> [Objective]
Among the lines below, keep only those from the one containing "Reconstruct the object" through the one containing "wasm.setup();", and reproduce them exactly.

> [Input material]
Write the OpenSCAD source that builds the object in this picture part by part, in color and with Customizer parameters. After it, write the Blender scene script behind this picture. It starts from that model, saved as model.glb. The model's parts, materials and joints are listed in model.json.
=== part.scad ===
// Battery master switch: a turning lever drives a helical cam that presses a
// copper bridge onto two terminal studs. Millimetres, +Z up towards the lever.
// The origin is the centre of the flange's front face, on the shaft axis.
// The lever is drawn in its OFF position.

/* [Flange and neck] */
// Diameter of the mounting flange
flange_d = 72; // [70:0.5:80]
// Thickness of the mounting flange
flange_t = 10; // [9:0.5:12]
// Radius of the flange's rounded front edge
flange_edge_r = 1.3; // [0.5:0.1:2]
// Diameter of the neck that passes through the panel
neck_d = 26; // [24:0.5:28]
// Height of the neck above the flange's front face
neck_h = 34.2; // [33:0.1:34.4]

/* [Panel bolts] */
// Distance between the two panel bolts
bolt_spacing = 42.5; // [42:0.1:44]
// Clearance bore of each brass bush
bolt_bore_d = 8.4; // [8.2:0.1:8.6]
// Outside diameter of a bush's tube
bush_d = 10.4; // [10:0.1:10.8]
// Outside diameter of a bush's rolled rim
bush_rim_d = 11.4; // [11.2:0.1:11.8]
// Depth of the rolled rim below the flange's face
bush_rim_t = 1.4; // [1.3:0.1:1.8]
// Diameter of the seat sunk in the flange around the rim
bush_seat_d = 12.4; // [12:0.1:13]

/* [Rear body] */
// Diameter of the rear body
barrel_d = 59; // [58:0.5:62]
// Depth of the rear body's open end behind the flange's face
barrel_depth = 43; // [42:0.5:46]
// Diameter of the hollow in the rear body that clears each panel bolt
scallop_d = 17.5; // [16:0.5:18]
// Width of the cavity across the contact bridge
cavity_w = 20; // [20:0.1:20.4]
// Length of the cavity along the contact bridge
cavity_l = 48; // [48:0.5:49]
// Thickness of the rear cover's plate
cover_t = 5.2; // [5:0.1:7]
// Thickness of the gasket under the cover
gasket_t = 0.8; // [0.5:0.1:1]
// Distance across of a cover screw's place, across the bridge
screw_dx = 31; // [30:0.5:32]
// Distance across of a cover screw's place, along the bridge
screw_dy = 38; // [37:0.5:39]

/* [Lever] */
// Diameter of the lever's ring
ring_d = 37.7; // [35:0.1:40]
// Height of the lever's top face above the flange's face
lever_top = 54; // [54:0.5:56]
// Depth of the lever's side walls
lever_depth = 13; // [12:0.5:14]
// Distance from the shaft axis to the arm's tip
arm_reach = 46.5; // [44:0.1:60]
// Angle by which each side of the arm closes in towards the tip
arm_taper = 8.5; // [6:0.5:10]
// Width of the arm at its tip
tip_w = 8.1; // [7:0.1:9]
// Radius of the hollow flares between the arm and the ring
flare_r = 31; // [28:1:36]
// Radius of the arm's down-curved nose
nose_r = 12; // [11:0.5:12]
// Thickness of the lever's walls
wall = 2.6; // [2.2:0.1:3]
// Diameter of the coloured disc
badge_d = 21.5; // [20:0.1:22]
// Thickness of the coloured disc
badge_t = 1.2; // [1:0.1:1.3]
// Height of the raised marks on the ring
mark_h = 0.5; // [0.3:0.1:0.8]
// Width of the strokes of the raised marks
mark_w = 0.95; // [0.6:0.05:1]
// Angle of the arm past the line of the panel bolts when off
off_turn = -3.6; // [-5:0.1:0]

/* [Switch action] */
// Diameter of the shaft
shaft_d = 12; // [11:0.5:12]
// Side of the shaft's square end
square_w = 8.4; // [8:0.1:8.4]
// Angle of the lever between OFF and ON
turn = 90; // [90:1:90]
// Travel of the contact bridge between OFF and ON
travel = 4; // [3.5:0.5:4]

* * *

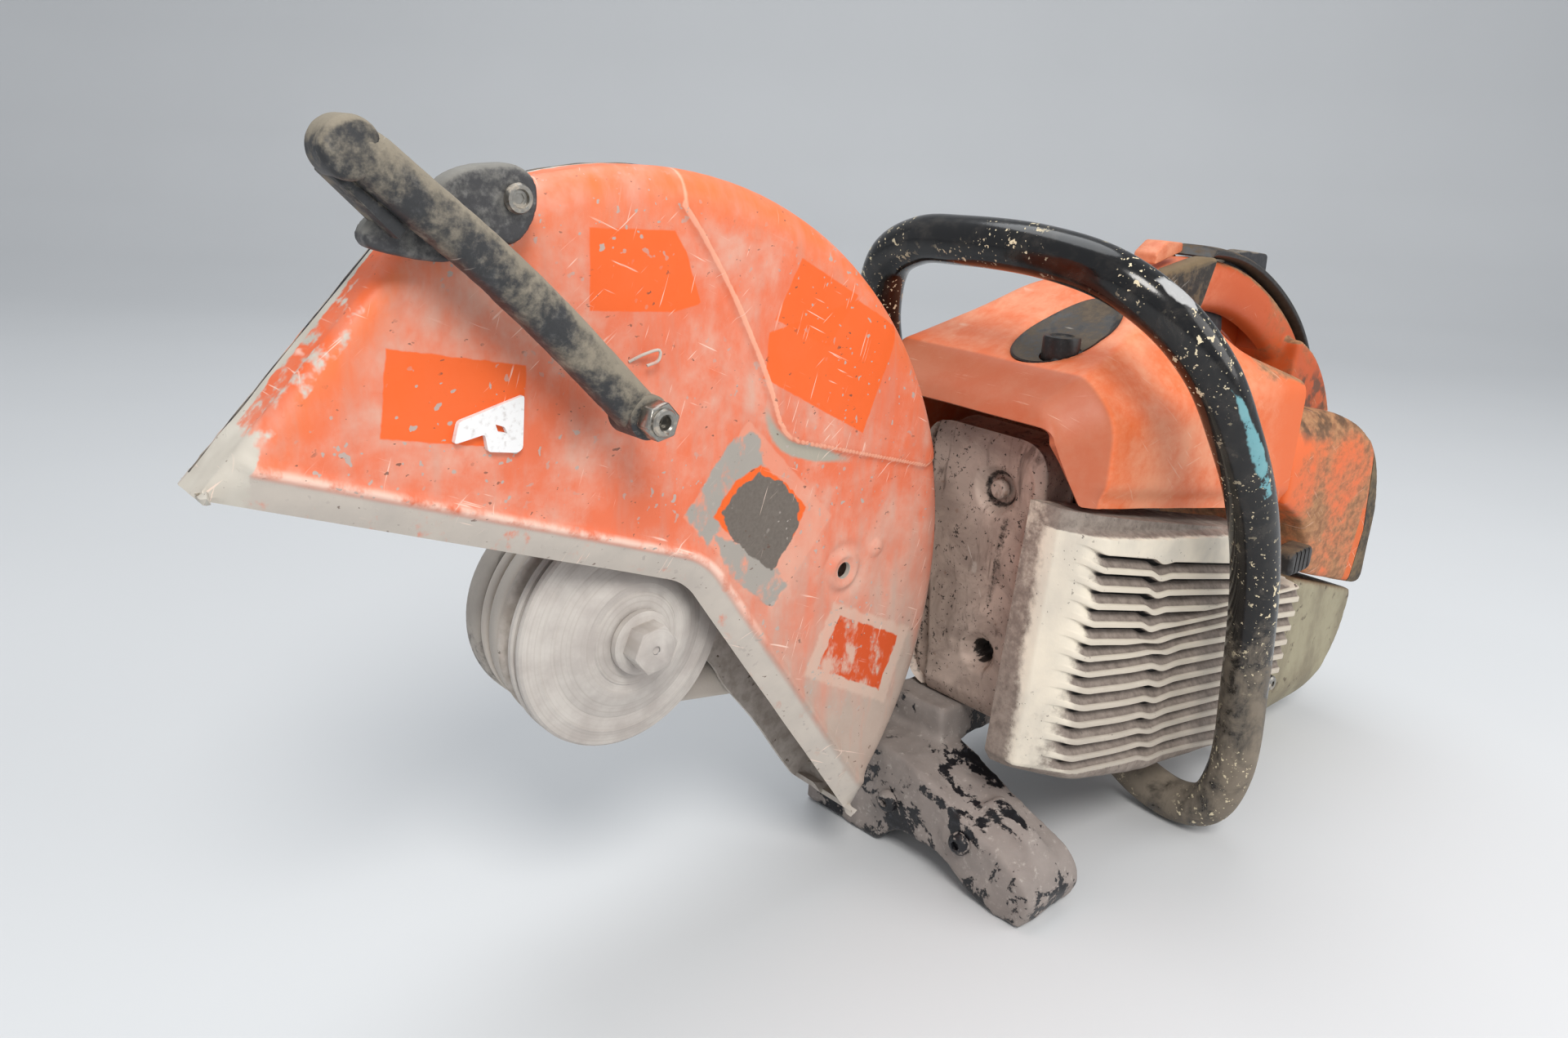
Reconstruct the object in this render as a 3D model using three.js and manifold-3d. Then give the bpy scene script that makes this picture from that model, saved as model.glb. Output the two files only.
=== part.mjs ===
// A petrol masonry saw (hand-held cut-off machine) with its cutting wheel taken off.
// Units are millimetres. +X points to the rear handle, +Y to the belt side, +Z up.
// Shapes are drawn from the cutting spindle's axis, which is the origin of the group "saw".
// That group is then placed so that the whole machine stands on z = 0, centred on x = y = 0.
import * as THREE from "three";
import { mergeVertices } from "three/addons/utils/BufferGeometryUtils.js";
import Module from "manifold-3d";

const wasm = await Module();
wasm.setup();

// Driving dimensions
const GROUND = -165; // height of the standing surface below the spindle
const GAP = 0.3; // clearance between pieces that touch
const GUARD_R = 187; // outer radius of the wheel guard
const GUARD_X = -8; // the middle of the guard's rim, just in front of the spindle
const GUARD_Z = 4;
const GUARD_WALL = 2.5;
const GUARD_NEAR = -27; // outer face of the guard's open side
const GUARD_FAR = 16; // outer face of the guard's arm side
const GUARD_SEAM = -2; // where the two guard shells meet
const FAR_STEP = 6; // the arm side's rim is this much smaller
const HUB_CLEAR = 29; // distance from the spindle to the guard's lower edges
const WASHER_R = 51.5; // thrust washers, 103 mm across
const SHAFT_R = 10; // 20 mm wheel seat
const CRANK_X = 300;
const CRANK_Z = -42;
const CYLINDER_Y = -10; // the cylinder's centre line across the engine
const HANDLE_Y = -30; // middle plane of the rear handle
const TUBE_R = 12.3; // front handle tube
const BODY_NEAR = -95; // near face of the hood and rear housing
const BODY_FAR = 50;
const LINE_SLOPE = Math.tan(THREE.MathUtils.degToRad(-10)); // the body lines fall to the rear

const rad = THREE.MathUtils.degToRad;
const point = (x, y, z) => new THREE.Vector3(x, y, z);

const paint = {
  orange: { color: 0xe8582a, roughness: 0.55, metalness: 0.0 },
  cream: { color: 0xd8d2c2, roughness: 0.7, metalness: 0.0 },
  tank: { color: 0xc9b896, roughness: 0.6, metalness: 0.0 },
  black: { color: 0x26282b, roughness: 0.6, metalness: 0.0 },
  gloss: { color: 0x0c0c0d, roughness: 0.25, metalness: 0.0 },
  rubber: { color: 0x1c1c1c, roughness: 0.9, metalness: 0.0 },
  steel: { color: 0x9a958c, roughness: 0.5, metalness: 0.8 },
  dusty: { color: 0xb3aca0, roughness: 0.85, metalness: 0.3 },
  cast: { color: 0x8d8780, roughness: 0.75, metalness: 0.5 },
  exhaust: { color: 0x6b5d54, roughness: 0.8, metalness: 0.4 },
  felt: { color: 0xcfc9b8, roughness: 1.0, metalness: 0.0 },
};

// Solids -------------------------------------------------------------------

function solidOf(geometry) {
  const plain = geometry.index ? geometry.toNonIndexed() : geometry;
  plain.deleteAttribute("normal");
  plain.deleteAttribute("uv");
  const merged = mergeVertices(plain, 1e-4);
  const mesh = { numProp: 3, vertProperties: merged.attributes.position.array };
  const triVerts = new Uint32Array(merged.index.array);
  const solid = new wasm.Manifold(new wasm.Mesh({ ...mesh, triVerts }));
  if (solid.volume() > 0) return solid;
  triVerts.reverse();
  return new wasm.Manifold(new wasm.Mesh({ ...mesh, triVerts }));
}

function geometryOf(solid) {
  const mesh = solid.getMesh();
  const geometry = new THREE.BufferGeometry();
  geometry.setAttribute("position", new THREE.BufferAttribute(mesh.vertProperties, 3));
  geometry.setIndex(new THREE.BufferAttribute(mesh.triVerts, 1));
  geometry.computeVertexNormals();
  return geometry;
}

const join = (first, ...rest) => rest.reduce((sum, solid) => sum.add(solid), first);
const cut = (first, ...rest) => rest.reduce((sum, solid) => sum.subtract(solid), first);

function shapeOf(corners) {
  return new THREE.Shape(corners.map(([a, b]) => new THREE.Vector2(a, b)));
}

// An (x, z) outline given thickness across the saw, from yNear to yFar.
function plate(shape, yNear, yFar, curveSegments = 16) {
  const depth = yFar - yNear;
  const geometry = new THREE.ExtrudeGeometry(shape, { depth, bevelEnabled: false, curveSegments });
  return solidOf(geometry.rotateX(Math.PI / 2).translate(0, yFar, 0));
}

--

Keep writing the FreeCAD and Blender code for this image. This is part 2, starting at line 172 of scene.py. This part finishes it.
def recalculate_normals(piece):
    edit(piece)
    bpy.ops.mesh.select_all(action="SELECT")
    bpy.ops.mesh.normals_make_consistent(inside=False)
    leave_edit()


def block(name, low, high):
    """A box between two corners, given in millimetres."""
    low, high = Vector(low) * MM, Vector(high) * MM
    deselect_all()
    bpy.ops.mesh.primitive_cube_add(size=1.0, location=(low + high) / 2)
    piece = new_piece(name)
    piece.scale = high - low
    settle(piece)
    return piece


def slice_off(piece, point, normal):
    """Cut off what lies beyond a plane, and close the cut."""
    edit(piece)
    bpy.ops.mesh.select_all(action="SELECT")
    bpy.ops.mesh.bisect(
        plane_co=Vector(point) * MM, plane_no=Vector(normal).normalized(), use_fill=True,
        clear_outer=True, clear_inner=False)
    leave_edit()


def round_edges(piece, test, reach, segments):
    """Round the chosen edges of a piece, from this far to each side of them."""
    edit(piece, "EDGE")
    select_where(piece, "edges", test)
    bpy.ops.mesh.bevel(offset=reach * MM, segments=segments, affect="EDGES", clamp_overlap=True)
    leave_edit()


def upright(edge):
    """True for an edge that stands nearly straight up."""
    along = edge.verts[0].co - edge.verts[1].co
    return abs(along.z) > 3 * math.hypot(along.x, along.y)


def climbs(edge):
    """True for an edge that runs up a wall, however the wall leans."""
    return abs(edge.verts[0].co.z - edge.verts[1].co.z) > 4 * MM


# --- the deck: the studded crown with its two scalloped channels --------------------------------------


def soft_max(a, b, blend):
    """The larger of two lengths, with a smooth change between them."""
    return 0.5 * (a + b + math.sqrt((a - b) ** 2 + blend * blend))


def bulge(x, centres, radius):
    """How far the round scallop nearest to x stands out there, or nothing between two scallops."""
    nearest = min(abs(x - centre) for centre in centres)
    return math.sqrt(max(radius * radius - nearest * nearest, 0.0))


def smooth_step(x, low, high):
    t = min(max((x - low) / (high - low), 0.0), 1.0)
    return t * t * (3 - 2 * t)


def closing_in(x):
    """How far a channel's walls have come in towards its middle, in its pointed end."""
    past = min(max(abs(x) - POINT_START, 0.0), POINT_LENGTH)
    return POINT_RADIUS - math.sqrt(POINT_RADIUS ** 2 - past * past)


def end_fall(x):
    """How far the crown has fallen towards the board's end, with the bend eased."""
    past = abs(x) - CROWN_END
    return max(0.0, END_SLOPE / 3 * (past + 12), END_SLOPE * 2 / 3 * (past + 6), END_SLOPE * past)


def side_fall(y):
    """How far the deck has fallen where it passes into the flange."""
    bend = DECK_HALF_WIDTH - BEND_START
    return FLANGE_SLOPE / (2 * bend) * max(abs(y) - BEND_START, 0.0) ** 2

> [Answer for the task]
Reconstruct the object in this render as a 3D model using three.js and manifold-3d. Then give the bpy scene script that makes this picture from that model, saved as model.glb. Output the two files only.
=== part.mjs ===
// A petrol masonry saw (hand-held cut-off machine) with its cutting wheel taken off.
// Units are millimetres. +X points to the rear handle, +Y to the belt side, +Z up.
// Shapes are drawn from the cutting spindle's axis, which is the origin of the group "saw".
// That group is then placed so that the whole machine stands on z = 0, centred on x = y = 0.
import * as THREE from "three";
import { mergeVertices } from "three/addons/utils/BufferGeometryUtils.js";
import Module from "manifold-3d";

const wasm = await Module();
wasm.setup();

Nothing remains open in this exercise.